◆ **Material**
-.-.-
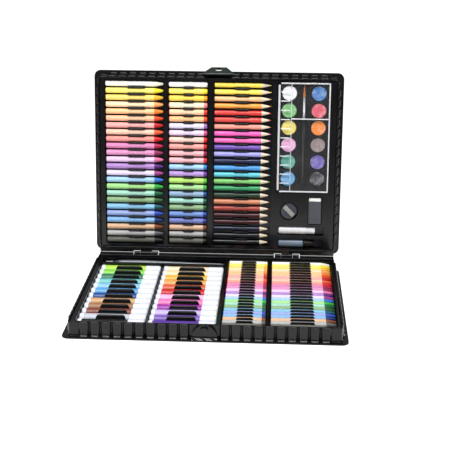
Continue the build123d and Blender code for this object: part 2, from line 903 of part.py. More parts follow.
def all_nodes():
    """Every named piece or group of like pieces."""
    lid_rows = rows(lid_stick_first_v, lid_stick_pitch, stick_rows)
    tray_rows = rows(tray_stick_first_y, tray_stick_pitch, stick_rows)
    left_plugs, left_barrels, left_caps = marker_pieces(left_marker_x)
    right_plugs, right_barrels, right_caps = marker_pieces(right_marker_x)
    long_bristles, long_ferrule, long_handle = long_brush()
    small_handle, small_ferrule, small_bristles = palette_brush()
    sharpener_body, sharpener_blade, sharpener_screw = sharpener()
    eraser_block, eraser_sleeve = eraser()
    white_body, white_cap = tube(white_tube_v, white_body_length, white_cap_length, white_cap_radius)
    grey_body, grey_cap = tube(grey_tube_v, grey_body_length, grey_cap_length, grey_cap_radius)
    return {
        "tray_shell": tray_shell(),
        "tray_insert": tray_insert(),
        "latch_knob": latch_knob(),
        "hinge_pins": hinge_pins(),
        "lid_shell": lid_shell(),
        "lid_insert": lid_insert(),
        "latch_clasp": latch_clasp(),
        "clasp_pin": clasp_pin(),
        "lid_crayons": placed_in_lid(crayons(lid_crayon_x, lid_rows)),
        "lid_pastels": placed_in_lid(pastels(lid_pastel_x, lid_rows)),
        "lid_pencils": placed_in_lid(pencils(lid_pencil_x, lid_rows)),
        "palette_base": palette_base(),
        "palette_cover": palette_cover(),
        "paint_cakes_left": paint_cakes(-1),
        "paint_cakes_right": paint_cakes(1),
        "palette_brush_handle": small_handle,
        "palette_brush_ferrule": small_ferrule,
        "palette_brush_bristles": small_bristles,
        "sharpener_body": sharpener_body,
        "sharpener_blade": sharpener_blade,
        "sharpener_screw": sharpener_screw,
        "eraser_block": eraser_block,
        "eraser_sleeve": eraser_sleeve,
        "white_tube_body": white_body,
        "white_tube_cap": white_cap,
        "grey_tube_body": grey_body,
        "grey_tube_cap": grey_cap,
        "left_marker_plugs": left_plugs,
        "left_marker_barrels": left_barrels,
        "left_marker_caps": left_caps,
        "right_marker_plugs": right_plugs,
        "right_marker_barrels": right_barrels,
        "right_marker_caps": right_caps,
        "tray_pastels": pastels(tray_pastel_x, tray_rows),
        "tray_crayons": crayons(tray_crayon_x, tray_rows),
        "long_brush_bristles": long_bristles,
        "long_brush_ferrule": long_ferrule,
        "long_brush_handle": long_handle,
    }


os.makedirs("parts", exist_ok=True)
for node, shape in all_nodes().items():
    solids = [shape] if not isinstance(shape, list) else shape
    whole = solids[0] if len(solids) == 1 else Compound(solids)
    export_step(whole, f"parts/{node}.step")
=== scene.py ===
"""Drawing and painting art set, dressed for a product photograph.

Sizes are in millimetres of the row frame: X along the hinge, Y to the back, Z up, origin in the
middle of the tray's underside. A place in the lid is (x, v, w), with v up from the hinge line and
w from the lid's outer face to its rim. Meshes are written in metres.
"""

import json
import logging
import math
from dataclasses import dataclass
from enum import Enum
from typing import Any, Callable, Iterable, Protocol, Sequence

import bpy
import numpy as np
from mathutils import Matrix, Vector

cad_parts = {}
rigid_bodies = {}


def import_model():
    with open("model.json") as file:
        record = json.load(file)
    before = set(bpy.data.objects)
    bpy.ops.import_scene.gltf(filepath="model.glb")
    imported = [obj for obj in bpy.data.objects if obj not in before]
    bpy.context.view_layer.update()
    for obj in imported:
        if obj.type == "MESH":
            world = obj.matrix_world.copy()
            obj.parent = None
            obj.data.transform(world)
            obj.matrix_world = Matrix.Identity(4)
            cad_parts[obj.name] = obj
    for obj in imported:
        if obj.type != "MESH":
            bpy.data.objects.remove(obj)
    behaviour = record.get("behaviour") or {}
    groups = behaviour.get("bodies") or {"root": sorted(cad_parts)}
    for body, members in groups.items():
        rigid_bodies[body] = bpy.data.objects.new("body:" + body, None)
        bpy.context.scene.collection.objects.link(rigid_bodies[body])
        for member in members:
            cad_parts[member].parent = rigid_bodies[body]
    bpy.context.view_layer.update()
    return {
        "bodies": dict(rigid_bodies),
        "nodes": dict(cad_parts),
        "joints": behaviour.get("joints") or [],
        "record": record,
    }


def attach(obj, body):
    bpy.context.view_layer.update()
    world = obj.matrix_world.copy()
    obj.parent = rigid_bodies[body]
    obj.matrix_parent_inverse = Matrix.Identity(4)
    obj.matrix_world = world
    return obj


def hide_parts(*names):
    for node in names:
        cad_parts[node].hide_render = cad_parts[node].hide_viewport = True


log = logging.getLogger("art_set")
MM = 0.001
Place = Callable[[np.ndarray], np.ndarray]
Surface = tuple[np.ndarray, list[np.ndarray]]
Colour = tuple[float, float, float]
Profile = Sequence[tuple[float, float]]


def tint(code: str) -> Colour:
    """Linear colour from six hexadecimal digits."""
    parts = np.array([int(code[at : at + 2], 16) for at in (0, 2, 4)]) / 255
    linear = np.where(parts <= 0.04045, parts / 12.92, ((parts + 0.055) / 1.055) ** 2.4)
    return tuple(float(part) for part in linear)


def tints(codes: str) -> tuple[Colour, ...]:
    """Linear colours from codes parted by spaces."""
    return tuple(tint(code) for code in codes.split())


class Zone(Enum):
    """Parts of a piece that one finish paints in different ways."""

    BODY = 0.0
    END = 1.0
    CORE = 2.0


Stretch = tuple[Zone, tuple[tuple[float, float], ...]]


# Surfaces


def grid(points: np.ndarray, closed: bool = False) -> Surface:
    """Quads between neighbours of a grid of points.

    Args:
        points: Rows by columns by 3. Faces look along (row step) x (column step).
        closed: Whether the last column joins the first.

    Returns:
        The points in one list, with the quads.
    """
    rows, columns = points.shape[:2]
    index = np.arange(rows * columns).reshape(rows, columns)
    if closed:
        index = np.hstack([index, index[:, :1]])
    quads = np.stack([index[:-1, :-1], index[1:, :-1], index[1:, 1:], index[:-1, 1:]], axis=-1)
    return points.reshape(-1, 3), [quads.reshape(-1, 4)]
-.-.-
◆ **Given exercise**
Go back over the listing above and copy exactly the lines that begin at the line with "for node, shape" and stop after the line with "obj.data.transform(world)"; leave out every other line.

◆ **Task answer**
for node, shape in all_nodes().items():
    solids = [shape] if not isinstance(shape, list) else shape
    whole = solids[0] if len(solids) == 1 else Compound(solids)
    export_step(whole, f"parts/{node}.step")
=== scene.py ===
"""Drawing and painting art set, dressed for a product photograph.

Sizes are in millimetres of the row frame: X along the hinge, Y to the back, Z up, origin in the
middle of the tray's underside. A place in the lid is (x, v, w), with v up from the hinge line and
w from the lid's outer face to its rim. Meshes are written in metres.
"""

import json
import logging
import math
from dataclasses import dataclass
from enum import Enum
from typing import Any, Callable, Iterable, Protocol, Sequence

import bpy
import numpy as np
from mathutils import Matrix, Vector

cad_parts = {}
rigid_bodies = {}


def import_model():
    with open("model.json") as file:
        record = json.load(file)
    before = set(bpy.data.objects)
    bpy.ops.import_scene.gltf(filepath="model.glb")
    imported = [obj for obj in bpy.data.objects if obj not in before]
    bpy.context.view_layer.update()
    for obj in imported:
        if obj.type == "MESH":
            world = obj.matrix_world.copy()
            obj.parent = None
            obj.data.transform(world)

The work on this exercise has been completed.